Early in my days as a TV critic when I had to take a few sick days, I returned to “Another World,” called my mother and asked her for an update. She told me everything in 20 years that I had missed in an hour.
It led to a column that resulted in my favorite note from the late Buffalo News Editor Murray B. Light. “You ought to get sick more often,” wrote Light.
He wasn’t always so complimentary. After I gave the pilot of the 1990 David Lynch series “Twin Peaks” five stars out of five, Light wrote: “I watched that five-star show of yours. One of us is crazy.”
“Peaks” was a crazy ride and long way from the family shows I grew up watching. Those shows were soothing television that gave me an unrealistic view of how easy family and marital issues can be solved.
It is my view that today’s TV shows that deal more realistically with life prepare children much better for issues they may eventually face.
I thought back to my childhood watching TV recently when Dow died and then again two weeks ago when I was in health and safety protocols. Being sick allowed me to catch up on a few things on my viewing list that I hadn’t been able to get to for weeks.
On top of the list was watching 11 episodes of the final season of “Better Call Saul” on my DVR before its series finale aired.
The DVR is the ideal way to watch any series, especially one like “Saul,” whose episodes typically run more than an hour and sometimes as long as 80 minutes with commercials.

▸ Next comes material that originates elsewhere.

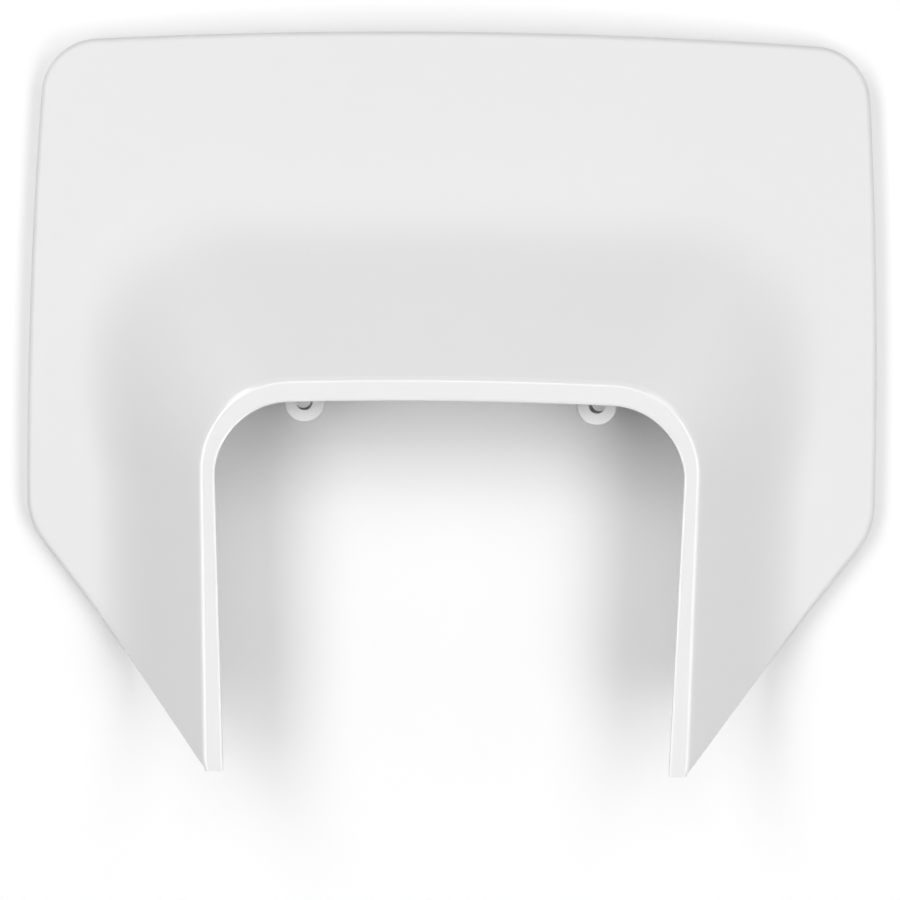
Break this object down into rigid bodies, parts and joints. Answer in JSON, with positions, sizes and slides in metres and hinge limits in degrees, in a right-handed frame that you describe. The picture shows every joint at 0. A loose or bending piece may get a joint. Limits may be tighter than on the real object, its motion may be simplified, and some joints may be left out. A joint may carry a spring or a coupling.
{
  "type": "front number plate",
  "caption": "Moulded front number plate for a motorbike: arched top, raked lower edges, hood with a flat lip round a U-shaped headlamp cut-out, and screw bosses behind the lip.",
  "frame": {"origin": "middle of the overall width and height, in the plane that the rim rests on", "axes": "+X to the right seen from the front, +Y towards the arched top edge, +Z out of the face; it lies face up"},
  "size_m": [0.285, 0.246, 0.044],
  "materials": {
    "white_plastic": "white moulded plastic, smooth and glossy"
  },
  "bodies": {
    "root": {"number_plate": "white_plastic"}
  },
  "joints": []
}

The commercials slow things down. A DVR allows you to speed through them.
Don’t worry. I will try not to spoil too much if the final season of “Saul” is still on your “to watch list.” I was amazed about how well I was able to avoid all the surprises and will give others the same opportunity.
I found the episodes as stylish as usual and watching them all at once made it easier to detect how small details often replaced the need for dialogue.
I suspect anyone who had to watch the episodes with commercials had to get extremely frustrated.
The end of the prequel and sequel to “Breaking Bad” focused on Jimmy McGill-Saul Goodman, the unscrupulous lawyer played by Bob Odenkirk. But the most interesting aspect of the final season was learning more about the childhood of his wife, Kim Wexler (Rhea Seehorn), and its impact on her as an adult. Unlike Jimmy-Saul, Kim found her conscience before the finale.
The season allowed Seehorn, who was given an Emmy nomination for her work in season five, to shine by exhibiting a variety of emotions. They included regret, something that a viewer heading into the finale may have thought Jimmy-Saul never would experience.
One of my recent regrets as a TV critic was not having enough time to watch the eight episodes of “The Bear,” the FX series carried on Hulu.
Due to my illness, two weeks ago I was able to see what all the critical praise was about the series set in a Chicago family restaurant primarily selling beef sandwiches.
The very busy and very noisy pilot stressed me out to the point that I might not have continued if I hadn’t seen praise from critics I know and respect. I went back for a second helping of “The Bear” and was more interested in the characters. By the third episode, I was hooked.
It reminded me how silly it used to be for critics to judge a series like “Twin Peaks” when they were only given a pilot episode to review.
Jeremy Allen White (“Shameless”) is Emmy-worthy as Carmen (Carmy) Berzetto, whose last name inspired the nickname that is the title of the series. Carmy is a former top chef at one of the nation’s finest restaurants who returns home to try and save the family’s restaurant after his brother’s tragic death.
Carmy’s cousin, Richie (Ebon Moss-Bachrach of “Girls”), is a foul-mouthed, hot head trying to do things the old way. Ayo Edebiri (Comedy Central’s “Up Next”) steals every scene she is in as Sydney, a young aspiring chef drawn to Carmy’s reputation who wants to change things around.
Oliver Platt also is aboard as Carmy’s rich uncle who is financially keeping the restaurant afloat. Abby Elliott is Carmy’s lovingly combative sister Natalie “Sugar” Berzatto and Chris Witaske is her wimpy husband.
Carmy is overwhelmed by all the chaos around him and struggles to be the warm-hearted and supportive chef that he didn’t have when he was a hotshot chef. He illustrates how much he respects his co-workers by having them each equally referred to as “chef” even if their duties aren’t equal.
But the frustrations of the job, including failing equipment, unpaid bills and costly mistakes, sometime get the better of Carmy to his regret.
You can’t help root for him and everyone on a staff who ultimately feel like family.
It is a long, long way from “Ozzie and Harriet,” “Leave it to Beaver” and “The Donna Reed Show,” but “The Bear” is great family entertainment with an emphasis on dysfunction.
Catching up with it almost made me wish I followed my late editor’s advice and gotten sick more often.